- Wednesday, 18 February 2015 17:42
By Ashraf M. Hayat
Governance in Pakistan has been an enduring concern. It is evident in a number of ways from precarious law and order, to serious social deficit, and poor infrastructure.Of late, it shows also in the alienation of the people. Experts are convinced that Pakistan’s stability and prosperity depend on governance improvement.
There is no agreed definition of governance. Largely, it includes participation, political stability, and absence of violence. It covers also effectiveness of the state and quality of service to the people as well as rule of law and control over corruption. In world rankings, Pakistan seems to be doing poorly in most indices.
Civil servants are the link between the state and the individual. A number of issues though affect their performance. Political patronage has weakened state institutions and centres of power compete for influence in the country. A political economy that favours the elite leaves limited space for inclusive development. Administration is centralized, lacking participation and with minimal accountability. Political parties are weak and the media and civil society, though emerging are not yet in a position toact as a check on executive power. At present, Pakistan’s state institutions do not have the strength to become an agent of change and growth.
A number of findings are illustrative: there is a link among governance, political stability and quality of life indicators. Well-governed countries, in turn, have strong institutions that set the rules of conduct. Institutions become strong if the people in power place faith in them.Countries with inclusive economic policies have a high ratio of public spending to GDP, and enjoy a high quality of life.
A major portion of public spending takes place at sub-national levels. Most countries that rank high in one governance indicator do well in others. These reinforce each other, but also have the same drivers: strong institutions and concern for public welfare. Analysis of the causes of weak governance shows that though civil servants are the face of the state, the responsibility for poor performance is widespread. It includes the political leadership and touches a number of other parts of the society.

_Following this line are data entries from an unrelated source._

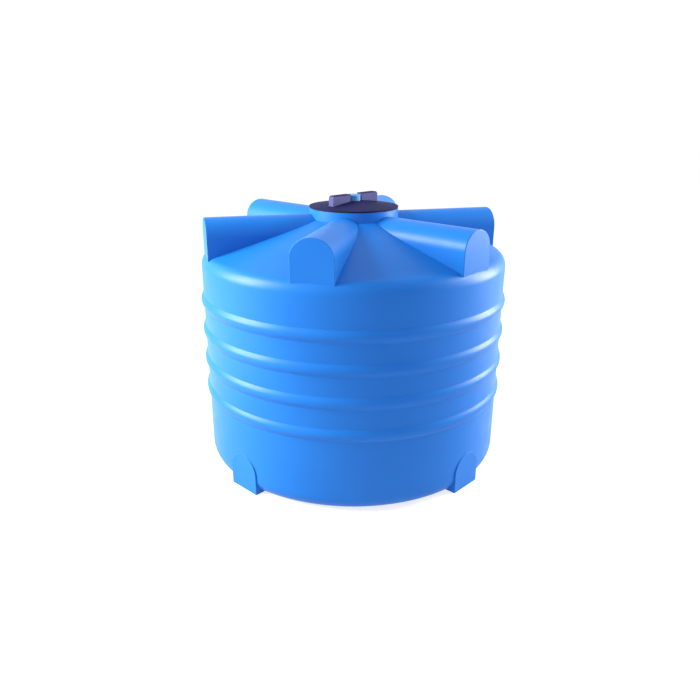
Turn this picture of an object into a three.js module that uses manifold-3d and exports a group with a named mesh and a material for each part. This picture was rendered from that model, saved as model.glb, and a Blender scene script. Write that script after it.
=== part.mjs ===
// Upright polyethylene water storage tank for a field or yard, with a screw lid and a rear ball valve.
// Millimetres, +Z up. The origin is on the tank's axis at the underside of its base.
import * as THREE from "three";
import { mergeVertices } from "three/addons/utils/BufferGeometryUtils.js";
import Module from "manifold-3d";

const wasm = await Module();
wasm.setup();

// ---- Driving dimensions ----

const GAP = 0.3; // between pieces that touch
const TANK_SIDES = 40; // facets round the tank
const FITTING_SIDES = 20; // facets round the valve and its fittings

const WALL_R = 600;
const WALL_THICK = 5;
const BASE_FILLET = 60;
const BAND_HEIGHTS = [308, 428, 548, 668];
const BAND_R = 610;
const BAND_HALF_FOOT = 24;
const BAND_HALF_CREST = 13;
const SHOULDER_Z = 802;
const SHOULDER_FILLET = 50;
const ROOF_SLOPE = THREE.MathUtils.degToRad(17);
const ROOF_INNER_R = 160; // the roof ends inside the neck

const VAULT_COUNT = 6;
const VAULT_FIRST_ANGLE = 30; // degrees from -Y towards +X
const VAULT_HALF_WIDTH = 77;
const VAULT_END = 583; // distance of the flat end face from the axis
const VAULT_CROWN_Z = 988;
const VAULT_ARCH_RISE = 70;

const PAD_ANGLES = [0, 90, 180, 270]; // degrees from -Y towards +X
const PAD_HALF_WIDTH = 71;
const PAD_FACE = 601; // distance of the flat face from the axis
const PAD_CROWN_Z = 145;
const PAD_DEPTH = 70;

const NECK_R = 175;
const NECK_BORE_R = 169;
const NECK_TOP = 1007;
const NECK_BOTTOM = 958;

// The lid's quick thread: three starts, cut to the same helix in the neck and on the lid's skirt.
const THREAD_STARTS = 3;
const THREAD_LEAD = 36;
const THREAD_SWEEP = 140; // degrees that each ridge runs
const THREAD_ROOT_HEIGHT = 5.4;
const THREAD_CREST_HEIGHT = 3;
const THREAD_PITCH = THREAD_LEAD / THREAD_STARTS;
const THREAD_CLEARANCE = 1.5;
const SKIRT_R = 162;
const SKIRT_THICK = 4;
const SKIRT_BOTTOM = 966;
const LID_RIDGE_TOP = 996; // height of the upper end of each ridge on the lid

const GASKET_THICK = 3;
const LID_R = 175;
const LID_RIM = 3;
const LID_RIM_CHAMFER = 1.5;
const LID_APEX_Z = 1036;
const LID_THICK = 4;
const WING_INNER = 31; // distances from the axis
const WING_OUTER = 126;
const WING_HALF_THICK = 13;
const WING_TOP_Z = 1060;
const WING_CORNER_R = 12;
const BREATHER_GROOVES = 6;
const GROOVE_HALF_WIDTH = 3;
const GROOVE_DEPTH = 1;
const CAP_R = 26; // the breather cap that stands between the wings
const CAP_TOP_Z = 1056;
const CAP_CHAMFER = 3;
const CAP_SPIGOT_R = 14;
const CAP_SPIGOT_REACH = 9; // how far the spigot hangs below the cover
const THREAD_EMBED = 2; // how far each ridge's root lies inside the wall that carries it

const OUTLET_Z = 66; // height of the outlet's axis
const OUTLET_TUBE_R = 18;
const OUTLET_FLANGE_R = 37;
const PIPE_THREAD_R = 16.6; // one-inch male thread
const CONNECTOR_BORE_R = 13.5;
const WATERWAY_R = 12.5;
const VALVE_CENTRE = 56; // from the pad's face to the ball's centre
const BALL_R = 17;
const STEM_R = 6;

// ---- Geometry helpers ----

// A closed geometry with its shared vertices merged, as a solid that can be joined and cut.
function solid(geometry) {
  const bare = geometry.clone();
  bare.deleteAttribute("normal");
  bare.deleteAttribute("uv");
  const merged = mergeVertices(bare, 1e-3);
  return new wasm.Manifold(
    new wasm.Mesh({
      numProp: 3,
      vertProperties: merged.attributes.position.array,
      triVerts: new Uint32Array(merged.index.array),
    }),
  );
}

function geometryOf(body) {
  const mesh = body.getMesh();
  const geometry = new THREE.BufferGeometry();
  geometry.setAttribute("position", new THREE.BufferAttribute(mesh.vertProperties, 3));
  geometry.setIndex(new THREE.BufferAttribute(mesh.triVerts, 1));
  return geometry;
}

// A solid of revolution about +Z from [radius, height] points, anticlockwise in the radius-height plane.
function turned(points, sides = FITTING_SIDES) {
  const profile = points.map(([r, z]) => new THREE.Vector2(r, z));
  return new THREE.LatheGeometry(profile, sides).rotateX(Math.PI / 2);
}

function ring(innerR, outerR, low, high, sides = FITTING_SIDES) {
  const section = [[innerR, low], [outerR, low], [outerR, high], [innerR, high], [innerR, low]];
  return turned(section, sides);
}

function disc(radius, low, high, sides = FITTING_SIDES) {
  return turned([[0, low], [radius, low], [radius, high], [0, high]], sides);
}

// A prism along +Z whose corners lie at cornerR.
function hexagon(cornerR, low, high) {
  return disc(cornerR, low, high, 6);
}

function box(xRange, yRange, zRange) {
  const size = [xRange, yRange, zRange].map(([low, high]) => high - low);
  const middle = [xRange, yRange, zRange].map(([low, high]) => (low + high) / 2);
  return new THREE.BoxGeometry(...size).translate(...middle);
}

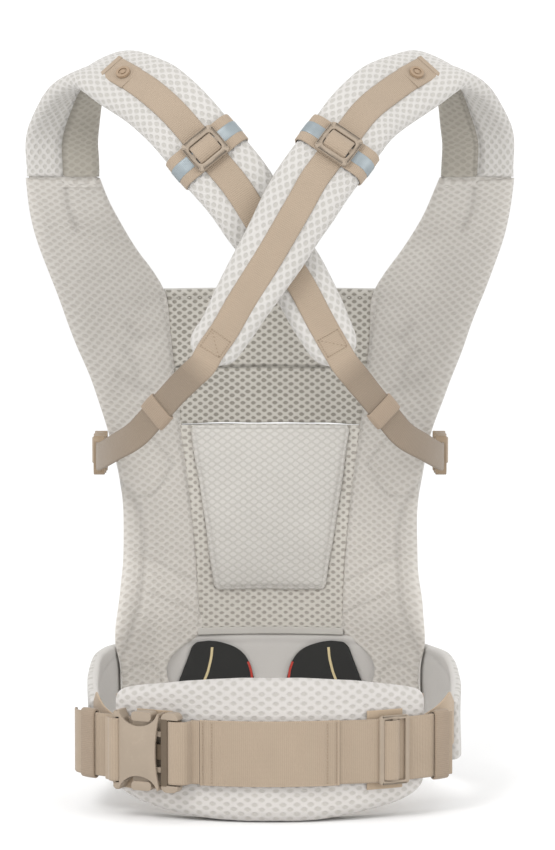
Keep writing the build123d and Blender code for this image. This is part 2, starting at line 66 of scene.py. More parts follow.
class Nodes:
    """A short way to write a material's node tree."""

    def __init__(self, name):
        self.material = bpy.data.materials.new(name)
        self.material.use_nodes = True
        self.tree = self.material.node_tree
        self.shader = self.tree.nodes["Principled BSDF"]

    def link(self, value, socket):
        if isinstance(value, bpy.types.NodeSocket):
            self.tree.links.new(value, socket)
        else:
            socket.default_value = value

    def math(self, kind, a, b=0.0, c=0.0):
        node = self.tree.nodes.new("ShaderNodeMath")
        node.operation = kind
        for value, socket in zip((a, b, c), node.inputs):
            self.link(value, socket)
        return node.outputs[0]

    def product(self, *terms):
        total = terms[0]
        for term in terms[1:]:
            total = self.math("MULTIPLY", total, term)
        return total

    def spread(self, value, size, low):
        """A value between 0 and 1, taken to between low and low + size."""
        return self.math("MULTIPLY_ADD", value, size, low)

    def scale(self, colour, share):
        node = self.tree.nodes.new("ShaderNodeVectorMath")
        node.operation = "SCALE"
        self.link(colour, node.inputs[0])
        self.link(share, node.inputs["Scale"])
        return node.outputs[0]

    def mix(self, share, a, b):
        node = self.tree.nodes.new("ShaderNodeMix")
        node.data_type = "RGBA"
        self.link(share, node.inputs[0])
        self.link(a, node.inputs[6])
        self.link(b, node.inputs[7])
        return node.outputs[2]

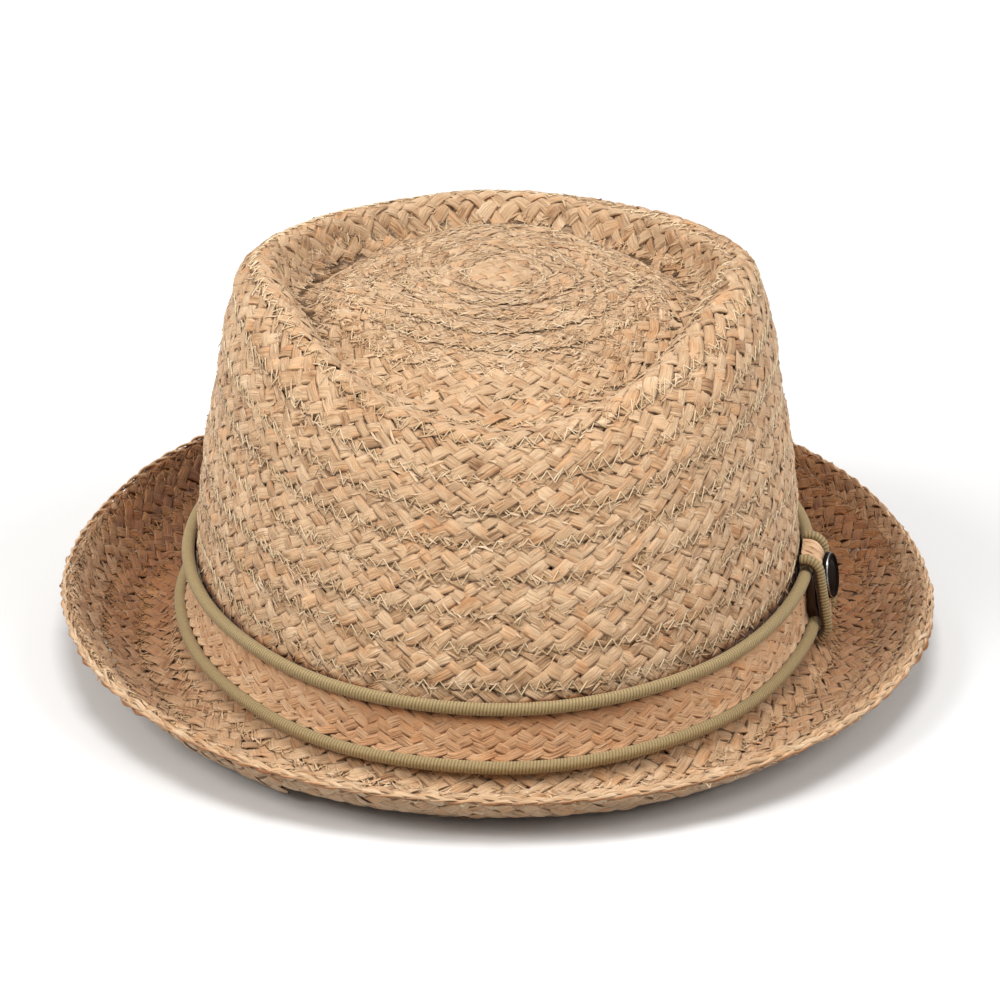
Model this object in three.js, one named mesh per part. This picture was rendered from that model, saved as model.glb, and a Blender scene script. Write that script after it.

Pakistan has one of the lowest ratios of public spending to GDP in line with its equally low tax to GDP ratio and even more paltry contribution from direct taxes. Contrary to popular belief, number of federal workers per capita is also very low. Pakistan has 2 civil servants per thousand people. India and USA, both federations, have 2.6 and 8.5 workers respectively. Transparency though must accompany increase in public spending.
In the last decade, HDI improved under a military government, which has plateaued since an elected government came to power. Similarly, participation in government has declined. In 2006, the country had 85,260 elected officials in 6628 assemblies and councils compared to the present 1207 in 7 elected bodies. Growing concentration of political and fiscal power is a source of alienation.
People in power are best placed to bring reforms. However, reforms would hurt their interest most. Each country must come up with its own solution. This is a slow process and does not lend itself to a list of ‘things to do’. In addition, reforms must come from within and not from outside experts.
The people judge state performance from the way government offices function. Governance improvement becomes a function of the working of state organizations although many factors impinge on it behind the scene. Pakistan has a history of civil service and governance reforms, but with little improvement. Reforms have not worked because they have focused on process and structure rather than on achieving results. In some cases, they may have had the opposite effect.
Governance improvement is critical for stability of the country. It is particularly important in these unsettled times faced by Pakistan. The people of Pakistan want results in the shape of improved law and order, and essential services. Reform of government systems, increase in capacity of officials, a culture of responsiveness, and rules that limit patronage are key to improved governance. These are first and important steps to achieving results and building state effectiveness.